JEDDAH: King Abdul Aziz City for Science and Technology (KACST) has unveiled its Black Shark self-guided boat at the 38th GITEX Technology Week in Dubai. The vessel, which can carry out coastal surveillance and many other tasks, was developed in collaboration with Taqnia for Robotics and Smart Systems.
The development of the craft is part of a KACST initiative to localize and transform transport technology and logistics, to help achieve the aims of Vision of 2030.
The boat includes sensor systems that allow it to monitor and create a 3D map of a 200-meter area surrounding the boat, and automated control technology that gives it the ability to navigate independently and avoid collisions without human input. It can also be equipped with a flexible range of weapons, acting as a firearms platform that uses gyroscopic self-balancing technology. It has the ability to survey beaches at a range of 15 kilometers, in addition to accurately identifying its precise location with a margin of error of less than 20 centimeters using differential GPS, as well as specifying, monitoring and tracking targets.

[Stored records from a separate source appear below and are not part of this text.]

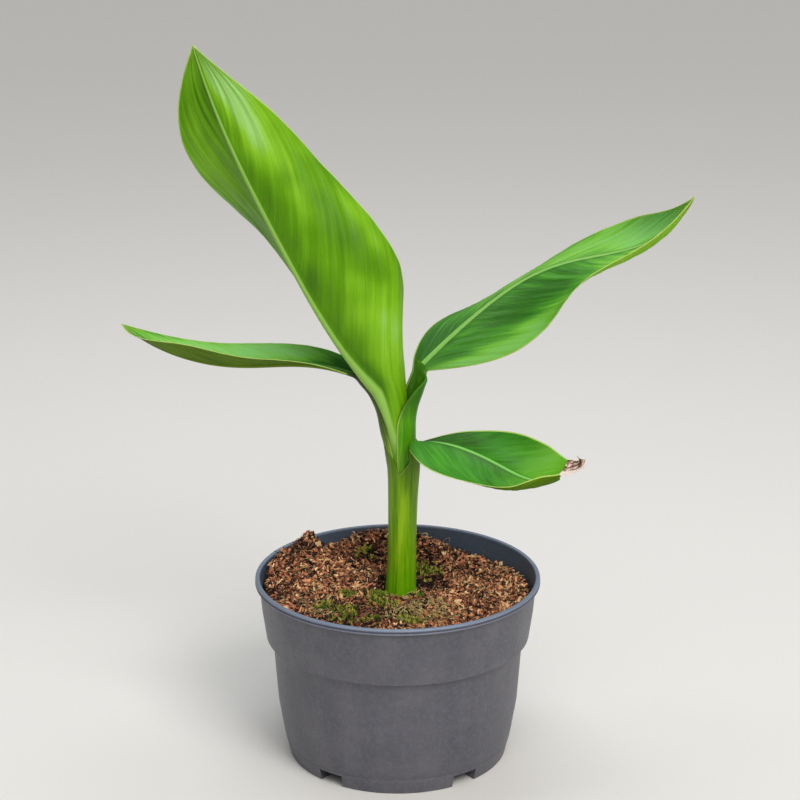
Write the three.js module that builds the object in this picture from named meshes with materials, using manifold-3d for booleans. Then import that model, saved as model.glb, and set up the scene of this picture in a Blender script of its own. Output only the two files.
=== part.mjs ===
// Young banana plant in a round nursery pot. Millimetres, +Z up, the pot stands on z = 0 and its
// axis is the z axis. The tall leaf leans to -X, the front of the plant is -Y.
import * as THREE from 'three';
import * as BufferGeometryUtils from 'three/addons/utils/BufferGeometryUtils.js';
import Module from 'manifold-3d';

const wasm = await Module();
wasm.setup();

// ---- driving dimensions -------------------------------------------------------------------
const GAP = 0.3;               // clearance between touching pieces

const POT_HEIGHT = 85;         // foot to the top of the lip
const LIP_RADIUS = 65;         // outside of the rolled lip
const LIP_DEPTH = 2.7;         // how far the lip hangs down
const COLLAR_TOP_RADIUS = 63;  // collar just below the lip
const COLLAR_FOOT_RADIUS = 60.2;
const COLLAR_FOOT_Z = 57;      // underside of the collar's step
const BODY_TOP_RADIUS = 57.3;
const BODY_BASE_RADIUS = 50.3;
const POT_WALL = 1.4;
const FLOOR_UNDERSIDE_Z = 7;
const FLOOR_THICKNESS = 1.5;
const FOOT_NOTCHES = 5;
const NOTCH_ANGLE = THREE.MathUtils.degToRad(14);
const NOTCH_HEIGHT = 6;
const DRAIN_HOLES = 5;
const DRAIN_RADIUS = 4;
const DRAIN_CIRCLE = 30;

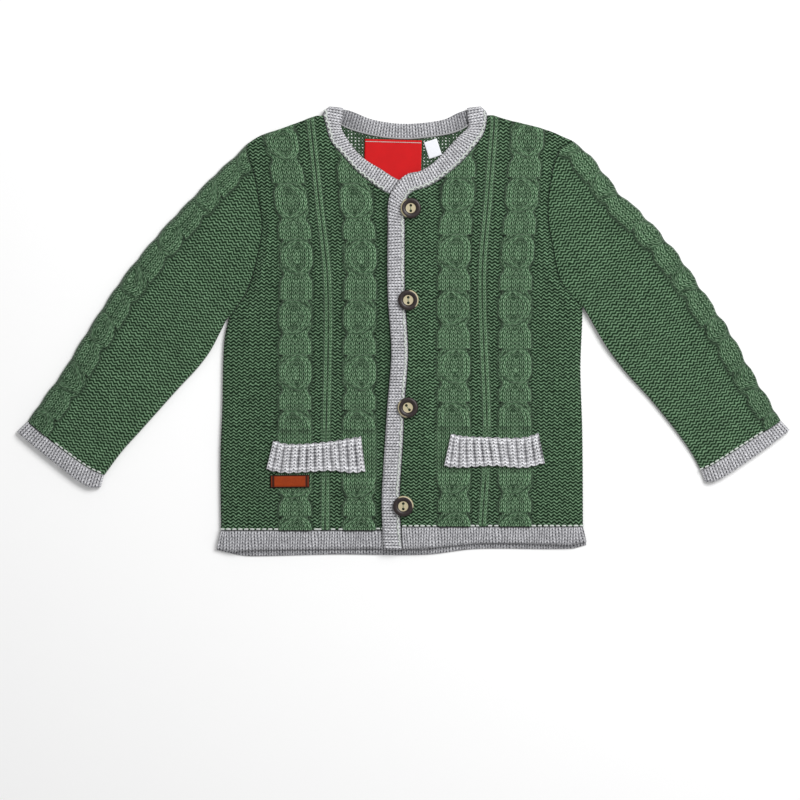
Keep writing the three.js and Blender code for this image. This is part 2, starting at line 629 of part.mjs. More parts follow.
// Boolean work on closed shapes
function toSolid(geometry) {
  const bare = geometry.clone();
  bare.deleteAttribute('normal');
  bare.deleteAttribute('uv');
  const merged = mergeVertices(bare, 1e-4);
  const [vertProperties, triVerts] = [merged.attributes.position.array, merged.index.array];
  return new wasm.Manifold(new wasm.Mesh({ numProp: 3, vertProperties, triVerts }));
}

function toGeometry(solid) {
  const mesh = solid.getMesh();
  const geometry = new THREE.BufferGeometry();
  geometry.setAttribute('position', new THREE.Float32BufferAttribute(mesh.vertProperties, 3));
  geometry.setIndex(Array.from(mesh.triVerts));
  geometry.computeVertexNormals();
  return geometry;
}

// A button: a thick dark rim round a sunk middle with two holes
function buttonGeometry() {
  const { radius, thick, holeRadius, holeFromCentre } = button;
  const profile = [
    [0, 0], [0.8 * radius, 0], [radius, 0.36 * thick], [radius, 0.66 * thick], [0.9 * radius, 0.96 * thick],
    [0.68 * radius, thick], [0.54 * radius, 0.72 * thick], [0, 0.66 * thick],
  ];
  const points = profile.map(([r, z]) => new THREE.Vector2(r, z));
  let solid = toSolid(new THREE.LatheGeometry(points, 24).rotateX(Math.PI / 2));
  [-1, 1].forEach((side) => {
    const hole = new THREE.CylinderGeometry(holeRadius, holeRadius, 4 * thick, 8).rotateX(Math.PI / 2);
    solid = solid.subtract(toSolid(hole.translate(0, side * holeFromCentre, 0)));
  });
  return toGeometry(solid);
}

// Materials
const cloth = (color) => new THREE.MeshStandardMaterial({ color, roughness: 0.95, metalness: 0 });
const materials = {
  green: () => cloth(0x4e7052),
  grey: () => cloth(0xaaa7ac),
  leather: () => new THREE.MeshStandardMaterial({ color: 0xa04119, roughness: 0.6, metalness: 0 }),
  red: () => cloth(0xc81419),
  white: () => cloth(0xf0f0ee),
  horn: () => new THREE.MeshStandardMaterial({ color: 0x2d1e20, roughness: 0.35, metalness: 0 }),
};

const cardigan = new THREE.Group();

function piece(name, geometry, material) {
  const mesh = new THREE.Mesh(geometry, material());
  mesh.name = name;
  cardigan.add(mesh);
  return mesh;
}

// Fronts
const [leftNeck, rightNeck] = [refined(leftNeckBand), refined(rightNeckBand)];
const leftFront = makeFront({
  sign: -1,
  side: leftSide,
  armhole: leftArmhole,
  shoulder: leftShoulder,
  band: leftNeck,
  edgeBand: leftEdgeBand,
  cables: [cableA, cableB],
  ribMiddle: ribLeft,
  rings: leftRings,
  hem: hemTop.left,
  fold: { low: 30, high: 100 },
});
const rightFront = makeFront({
  sign: 1,
  side: rightSide,
  armhole: rightArmhole,
  shoulder: rightShoulder,
  band: rightNeck,
  edgeBand: rightEdgeBand,
  cables: [cableC, cableD],
  ribMiddle: ribRight,
  rings: rightRings,
  hem: hemTop.right,
  fold: { low: 14, high: 90 },
});
piece('front_left', leftFront.geometry, materials.green);
piece('front_right', rightFront.geometry, materials.green);
piece('back', backGeometry(leftFront, rightFront), materials.green);

// Sleeves and cuffs
const leftSleeve = sleeveGeometry({
  front: leftFront,
  sign: -1,
  upper: leftUpper,
  lower: leftLower,
  cuffTop: leftCuffTop,
  fromFold: 6.5,
  scallop: 0.7,
  rings: leftSleeveRings,
});
const rightSleeve = sleeveGeometry({
  front: rightFront,
  sign: 1,
  upper: rightUpper,
  lower: rightLower,
  cuffTop: rightCuffTop,
  fromFold: 1.5,
  scallop: 1.6,
  rings: rightSleeveRings,
});
piece('sleeve_left', leftSleeve, materials.green);
piece('sleeve_right', rightSleeve, materials.green);
piece('cuff_left', cuffGeometry(leftCuffTop, leftCuffEnd, -1), materials.grey);
piece('cuff_right', cuffGeometry(rightCuffTop, rightCuffEnd, 1), materials.grey);

// Neck and edge bands: the left one is pressed flat where the right one lies on it
const crownFrom = (pressed, share) => pressed.height + (bandCrown - pressed.height) * soft(share);
const leftCrown = (x) => crownFrom(leftPressed, (leftPressed.from - x) / leftPressed.run);
const backCrown = (x) => {
  const fromEnd = backPressed.half - Math.abs(x - backPressed.middle);
  return crownFrom(backPressed, fromEnd / backPressed.run);
};
const fullCrown = () => bandCrown;
const leftBand = [...leftNeck, ...leftEdgeBand];
const rightBand = [...rightNeck, ...rightEdgeBand];
piece('edge_band_left', bandStrip(leftBand, leftFront.base, leftCrown), materials.grey);
piece('edge_band_right', bandStrip(rightBand, rightFront.base, fullCrown), materials.grey);
piece('neckband_back', bandStrip(refined(backNeckBand), () => 0, backCrown), materials.grey);

// Hem bands
const hemBase = (front, hem) => (x) => front.base(x, hem);
const leftHemBand = hemStrip(
  leftHem, hemTop.left, leftHemTop, [], hemBase(leftFront, hemTop.left), leftCrown,
);
const rightHemBand = hemStrip(
  rightHem, hemTop.right, rightHemTop, [lap.full, lap.none], hemBase(rightFront, hemTop.right), fullCrown,
);
const backHemBand = hemStrip(backHem, hemTop.left, backHemTop, [], () => 0, () => backWall);
piece('hem_left', leftHemBand, materials.grey);
piece('hem_right', rightHemBand, materials.grey);
piece('hem_back', backHemBand, materials.grey);

// Pocket welts, patch and labels
const seatZ = frontBase + wall + gap;
piece('pocket_welt_left', weltGeometry(leftWelt, seatZ), materials.grey);
piece('pocket_welt_right', weltGeometry(rightWelt, seatZ), materials.grey);

function plate(name, width, depth, thick, x, y, low, turn, material) {
  const mesh = piece(name, new THREE.BoxGeometry(width, depth, thick), material);
  mesh.position.set(x, y, low + thick / 2);
  mesh.rotation.z = THREE.MathUtils.degToRad(turn);
}
plate('hem_patch', patch.width, patch.depth, patch.thick, patch.x, patch.y, seatZ, 0, materials.leather);
const labelWidth = neckLabel.right - neckLabel.left;
const labelDepth = neckLabel.top - neckLabel.bottom;
const labelX = (neckLabel.left + neckLabel.right) / 2;
const labelY = (neckLabel.top + neckLabel.bottom) / 2;
plate('neck_label', labelWidth, labelDepth, neckLabel.thick, labelX, labelY, outerBase, 0, materials.red);
plate(
  'size_tag', sizeTag.width, sizeTag.depth, sizeTag.thick, sizeTag.x, sizeTag.y, outerBase, sizeTag.turn,
  materials.white,
);

// Buttons, just clear of the crown of the right band
const buttonLow = frontBase + lap.lift + bandCrown + gap;
buttons.forEach(({ x, y, turn }, i) => {
  const mesh = piece(`button_${i + 1}`, buttonGeometry(), materials.horn);
  mesh.position.set(x, y, buttonLow);
  mesh.rotation.z = THREE.MathUtils.degToRad(turn);
});

export default cardigan;
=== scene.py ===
import math

import bpy
import numpy as np
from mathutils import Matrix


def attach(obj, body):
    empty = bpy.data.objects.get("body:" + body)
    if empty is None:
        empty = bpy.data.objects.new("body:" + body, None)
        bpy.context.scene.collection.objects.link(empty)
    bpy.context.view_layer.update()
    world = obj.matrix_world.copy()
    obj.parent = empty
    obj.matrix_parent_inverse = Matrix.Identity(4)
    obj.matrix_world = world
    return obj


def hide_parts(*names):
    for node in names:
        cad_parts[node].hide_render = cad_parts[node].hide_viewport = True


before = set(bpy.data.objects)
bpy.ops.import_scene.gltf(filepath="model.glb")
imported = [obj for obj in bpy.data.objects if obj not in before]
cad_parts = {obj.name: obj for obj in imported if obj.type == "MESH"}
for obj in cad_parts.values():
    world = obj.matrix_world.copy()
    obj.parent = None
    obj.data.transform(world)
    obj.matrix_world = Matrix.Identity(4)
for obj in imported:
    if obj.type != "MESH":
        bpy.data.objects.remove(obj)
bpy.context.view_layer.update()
mm = 0.001

# What all the cloth shares, in millimetres. Left and right are as seen from above.
knit = dict(
    wall=2.2,
    back=2.0,
    gap=0.3,
    loft=0.9,
    loftRun=12,
    wale=4.35,  # width of a stitch on the purl ground
    course=2.7,  # height of a stitch
    purlDepth=0.42,
    veeDepth=0.3,
    ripple=0.22,  # how far the stitches show at a cut edge
)
lap = dict(lift=2.5, full=21.5, none=31)
outerBase = knit["back"] + knit["gap"]
frontBase = outerBase + knit["loft"]
seatZ = frontBase + knit["wall"] + knit["gap"]


def soft(v):
    v = np.clip(v, 0, 1)
    return v * v * (3 - 2 * v)


def wave(turns):  # 0 to 1, highest at whole turns
    return 0.5 + 0.5 * np.cos(2 * np.pi * turns)


def bell(distance, width):
    return np.exp(-((distance / width) ** 2))


def between(a, b, share):
    return a + (b - a) * share


def together(x, y, z):  # z may be one number
    return np.stack([x, y, np.broadcast_to(z, x.shape)], -1)


def curveThrough(rows):  # value at a place, through rows of (place, value)
    rows = np.array(sorted(rows), float)
    key, value = rows[:, 0], rows[:, 1]
    order = np.arange(len(key))
    before, after = np.maximum(order - 1, 0), np.minimum(order + 1, len(key) - 1)
    slope = (value[after] - value[before]) / (key[after] - key[before])

    def at(place):
        place = np.asarray(place, float)
        i = np.clip(np.searchsorted(key, place) - 1, 0, len(key) - 2)
        span = key[i + 1] - key[i]
        u = np.clip((place - key[i]) / span, 0, 1)
        bend = (u**3 - 2 * u**2 + u) * slope[i] + (u**3 - u**2) * slope[i + 1]
        return between(value[i], value[i + 1], soft(u)) + span * bend

    return at


def smoothLine(points, steps=10):  # centripetal curve through points
    p = np.array(points, float)
    p = np.vstack([2 * p[0] - p[1], p, 2 * p[-1] - p[-2]])
    line = []
    for i in range(1, len(p) - 2):
        d = [max(np.linalg.norm(p[j + 1] - p[j]) ** 0.5, 1e-4) for j in (i - 1, i, i + 1)]
        a, b = p[i], p[i + 1]
        t1 = ((a - p[i - 1]) / d[0] - (b - p[i - 1]) / (d[0] + d[1]) + (b - a) / d[1]) * d[1]
        t2 = ((b - a) / d[1] - (p[i + 2] - a) / (d[1] + d[2]) + (p[i + 2] - b) / d[2]) * d[1]
        u = (np.arange(steps) / steps)[:, None]
        line.append(a + t1 * u + (3 * (b - a) - 2 * t1 - t2) * u**2 + (2 * (a - b) + t1 + t2) * u**3)
    return np.vstack(line + [p[-2:-1]])


def evenly(line, count):  # the same line with points at even distances
    steps = np.linalg.norm(np.diff(line[:, :2], axis=0), axis=1)
    lengths = np.concatenate([[0], np.cumsum(steps)])
    places = np.linspace(0, lengths[-1], count)
    return np.stack([np.interp(places, lengths, line[:, k]) for k in range(line.shape[1])], axis=1), places


# Stitches as reliefs from 0 to 1. u counts wales and v counts courses, towards the hem.
purlWave = dict(swing=0.27, slant=0.04, corners=0.4)
sleeveWave = dict(swing=0.24, slant=0.02, corners=0.4)
cableVee = dict(slope=2.2, legs=0.5, groove=0.82, power=2.4, middle=0.5, dots=0.3)
bandVee = dict(slope=1.9, legs=0.28, groove=0.85, power=2.0, middle=0.12, dots=0.55)
weltVee = dict(slope=0.9, legs=0.35, groove=0.75, power=2.5, middle=0.15, dots=0.8)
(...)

The Black Shark also has long-range radar that covers up to 150 kilometers, and a telecommunication system to track its location, monitor its status and connect to multiple domains through command centers that allow wireless communication and remote control. It is fitted with a digital camera powered by electro-optic and infrared technology that can produce HD-quality video, and also has night vision capability.
As part of its initiative to develop transport technology and logistics, KACST has also worked on automated control technology, included self-driving heavy-duty trucks, with the University of California, Berkeley. These trucks are equipped with electronic pairing technologies, which effectively improve the shipping and distributing of goods, reduce human error, preserve resources, and reduce harmful emissions and fuel consumption.
The same technology can also, for example, transform a four-wheel-drive vehicle into a remote-controlled vehicle equipped with video cameras, infrared technology, a microphone and a control device wirelessly connected to a command center, where an operator can guide it using images from the video cameras.